The path tracing part is pretty simple. The shader shoots out a ray and tests it against the scene. On detecting a hit, the ray is reflected and tested again. If the ray doesn't hit anything, I set its color to the background color. If the ray does hit something and gets reflected into the background, I multiply the object color with the background color. If the reflected ray hits another object, I give up and leave the color black. To make this one-bounce lighting look less harsh, I mix the ray color with the fog color based on the distance traveled by the ray. For the fog color, I'm using the background color so that the objects blend in well with the bg.

Digression: The nice thing about ray tracing -based rendering is that a lot of the things that are difficult and hacky to do with rasterization suddenly become simple. Reflections, refractions, transparent meshes, shadows, focus blur, motion blur, adaptive anti-aliasing schemes, all are pretty much "shoot an extra ray, add up the light from the two rays, done!" It just gets slowwwer the more rays you trace.

And if you're doing path tracing, you're going to need a whole lot of rays. The idea behind path tracing is to shoot a ray into the scene and randomly bounce it around until it becomes opaque enough that further hits with light sources wouldn't contribute to the pixel color. By summing up enough of these random ray paths, you arrive at a decent approximation of the light arriving to the pixel through all the different paths in the scene.

For specular materials, you can get away with a relatively small amount of rays, as the variance between ray paths is very small. A mirror-like surface is going to reflect the ray along its normal, so any two rays are going to behave pretty much the same.

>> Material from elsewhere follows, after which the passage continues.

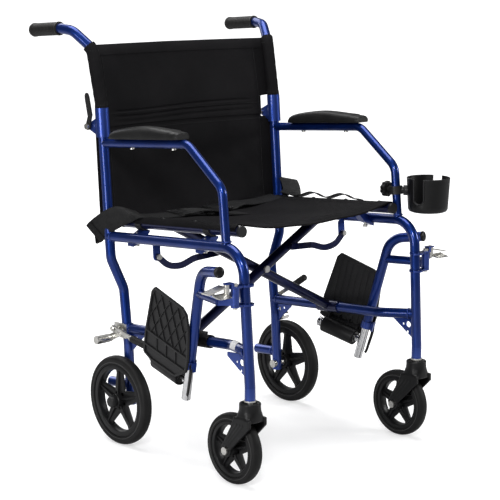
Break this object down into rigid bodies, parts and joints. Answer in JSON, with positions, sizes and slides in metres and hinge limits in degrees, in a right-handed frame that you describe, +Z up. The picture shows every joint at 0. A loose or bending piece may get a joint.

Throw in diffuse materials, and you're in a whole new world of hurt. A fully diffuse surface can reflect a ray into any direction visible from it, so you're going to need to trace a whole lot of paths to approximate the light hitting a diffuse surface.

## Motion blur

The motion blur in the shader is very simple. Grab a random number from a texture, multiply the frame exposure time with that, add this time delta to the current time and trace! Now every ray is jittered in time between the current frame and the next frame. That alone gets you motion blur, albeit in a very noisy fashion.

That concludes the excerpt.